El tapiz de Dios
La responsabilidad de definir e interpretar el tiempo ha pasado de los físicos a los artistas, en un mundo en que la lógica y la realidad están bajo sospecha
'Untitled (Perfect Lovers)' (1991), de Félix González-Torres
Una de las pocas ventajas del arte actual es que puede ser aún más fantástico que el mundo de Einstein. La forma de locura que adquiere el tiempo y el espacio sería una instalación artística, por ejemplo, una sala inmensa totalmente a oscuras con millones de relojes alineados en apariencia exactos y donde el espectador pudiera percibir que los más alejados marchan más lentamente comparados con los más cercanos, hasta que se parasen completamente a una distancia, según los cálculos de las leyes físicas, de un cuarto de la circunferencia del universo.

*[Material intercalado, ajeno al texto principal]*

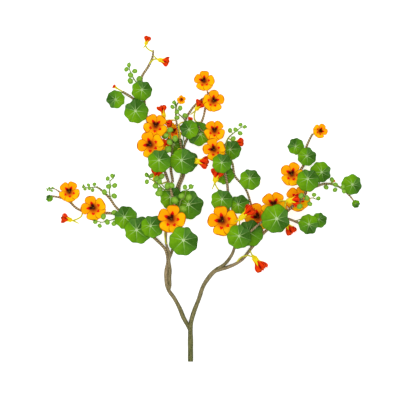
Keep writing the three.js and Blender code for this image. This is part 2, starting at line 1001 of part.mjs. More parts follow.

Para el visitante de esta sala de turbinas ideal, aquel territorio inaprensible sería el lugar donde nunca se hace nada (Bertrand Russell lo llamó “tierra de loto”), y por tanto fantaseable, a pesar de que ninguna onda luminosa podría atravesar el límite. El artista suficientemente bueno sería capaz de representar ese lugar con sus habitantes, que vivirían una vida atolondrada, aunque su apariencia es en verdad la de estar encerrados en un diorama, disecados, como esas figuras de los museos de Historia Natural. En nuestro hipotético museo, el tiempo sería ruidoso y ruinoso, pero tranquilos, porque el planeta Tierra es un reloj en sí mismo donde todo es susceptible de ser fechado, desde un eclipse de sol visible en Mongolia hasta la distancia entre dos cuerpos celestes en un momento dado de Greenwich.